Readers who buy electronic books are voracious. If they like an author, they want the next book, now please. Authors need to have three or four books ready to go, one after another, if they're looking at going digital first.

Your best promotion is your next book. (There's something that hasn't changed.)

Indie or self-pubbed writers - the more you relentlessly promote, the more you push people away. Kate Cuthbert quoted us some surveys that have found those who promote the most on social media have the least overall sales.
On the other hand, those who write the most (ie, spend all their time writing the next book instead of promoting the last one) build a stronger following and sales because they have more to offer and their focus is on the writing, not the promoting.

Once readers latch on to an author, they want more.
Kindle is hungry.
Be ready with three books at least.
Then have more ready to go.
What, you've only written one book? Get writing!

Even published authors get the blues.
Writing is a solitary endeavour, but when I'm with a whole stack of authors it makes me realise I'm not so alone. It's an incredibly tough business with no guarantees. Often an editor at a publishing house wants to build an author's profile, but the decision is taken out of their hands by 'bean-counters' who must answer to shareholders. It's a business, but I can't help wishing it were more like a sheltered workshop some times.

Agents are awesome
Loads of praise for agent Helen Breitwieser from Cornerstone Literary in LA, who gave us insights into what's going on with publishers in the US.

Writers have options
It used to be, in the romance industry at least, that Harlequin/Mills & Boon was the holy grail. Get in with them and you'd be set.
Not so much any more.
Lines keep changing, or are discontinued, and authors were getting dumped. Romance is a multi-billion dollar industry, but that doesn't mean they'll continue a line if it's not paying its way.
BUT, with more information comes more choices and options. Yes, authors are still busting a gut to get 'in' with HMB, but they're not seeing it as a lifelong career any more. It's more like "I'll write for them to get a following, then branch out on my own."
Which brings me to my final point:

Self-publishing is not career death
A few years back, self-publishing (and I'm talking e-books mostly) was seen as career suicide. If your book was already out there, no publisher would touch it. It would be 'tainted' with the stench of desperation and failure.
Not so any more. Self-publishing direct to Kindle, Smashwords, Kobo or wherever else, is now seen as a legitimate way to grow an audience - while you keep writing book after book after book.
As traditional publishing becomes more risk-averse, and the bean counters take over, editors are looking for more ways to make a good investment. It makes perfect financial and creative sense to hunt for an author who has done all the hard work and built a following already.


Margaret Midwood said...

Thanks for sharing your take on the conference and Author Day Ebony.

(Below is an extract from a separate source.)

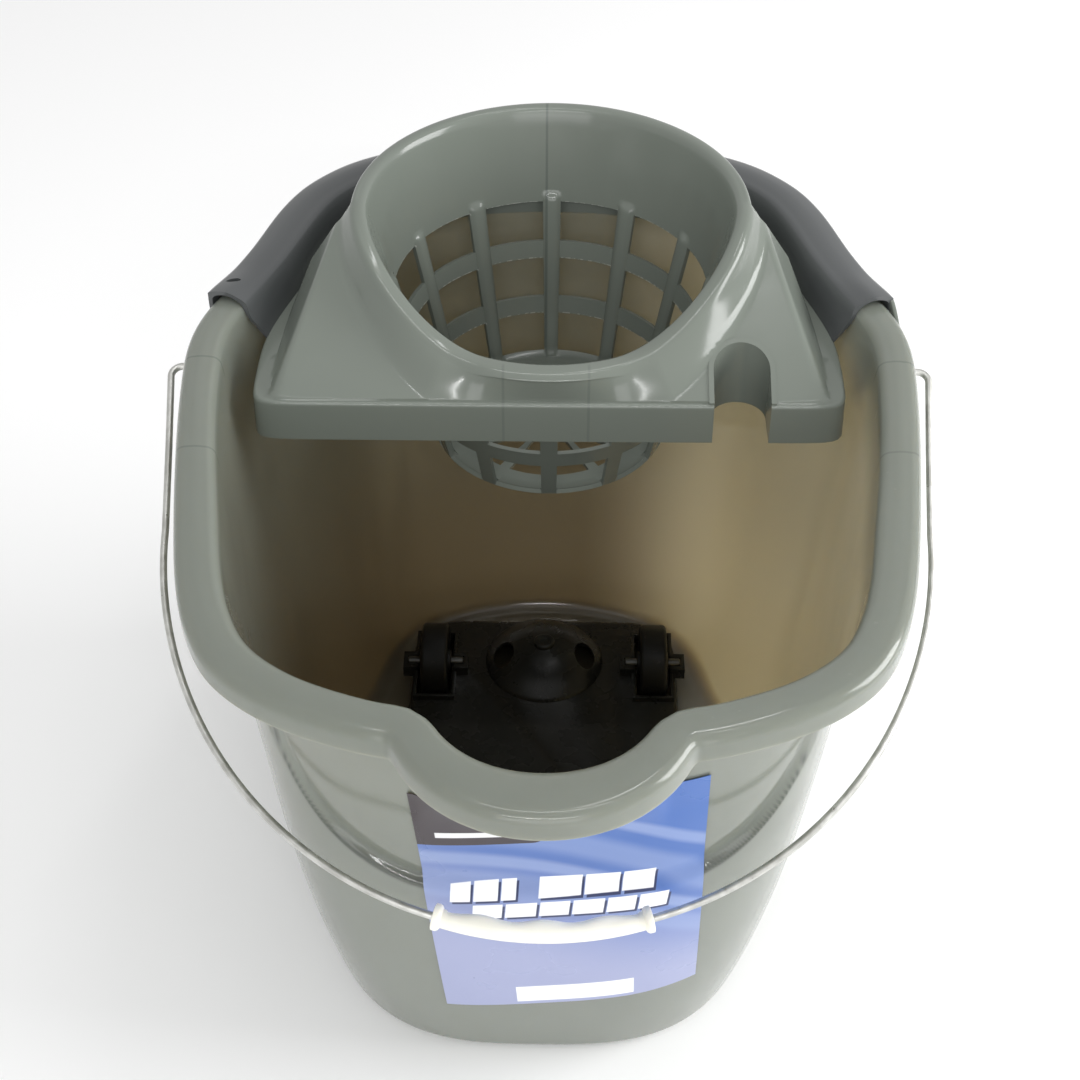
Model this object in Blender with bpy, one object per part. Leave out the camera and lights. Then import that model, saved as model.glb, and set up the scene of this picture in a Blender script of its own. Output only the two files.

The whole ebook thing rumbles around in my head. I'm still a fan of the real book but can see the advantages of an ereader.

Margaret Midwood

(better feed that Kindle!!)

Ebony McKenna. said...

Hi Margaret, thanks for calling by,
For me, it doesn't matter how I read the story (ie, paper or electronic reader). The factor for me is "how soon can I get my hands on it and start reading this?"

And yes, Kindle is hungry! :-D

Valerie Parv said...

Well said, Ebony. IMO the mood at conference was largely positive, focussing on new opportunities rather than old business models. Exciting times to be writing.

Ebony McKenna. said...

Oh wow, thanks so much Valerie.
The mood was so much brighter this year, a real 180 degrees from the uncertainty of last year. And I loved that they had so much more information about digital and self publishing. It really was a well put together conference.

Anonymous said...

I think the mood has changed from the prior year because the market has changed, last year things were very uncertain, in 12 months much has changed and there are a lot more "real" opportunities for authors to build a career. It would be a sad day if the phenomenal success of 50 Shades had no impact on the mood of romance writers.

Ebony McKenna. said...

So true,
The market has changed so much in the past 12 months.
I bet this time next year we'll be stunned by how much more it changes.

Julie Manning said...

Will this be released in paperback format in australia

Ebony McKenna. said...

Hi Julie,
thanks for coming by my blog,
To answer your question, the Ondine series is available as ebook only at the moment.
The first two titles are still available as paperbacks from second hand retailers, but they've sold out from regular shops.

Which is why I moved to ebook only for the next books in the series. The ebooks will always be on the shelf and therefore nobody misses out, Plus, the worldwide distribution is much more affordable as ebooks than as print.

Book 3 is available as ebook only and book four (release is set for the same time as the Eurovision Song Contest) will be ebook only.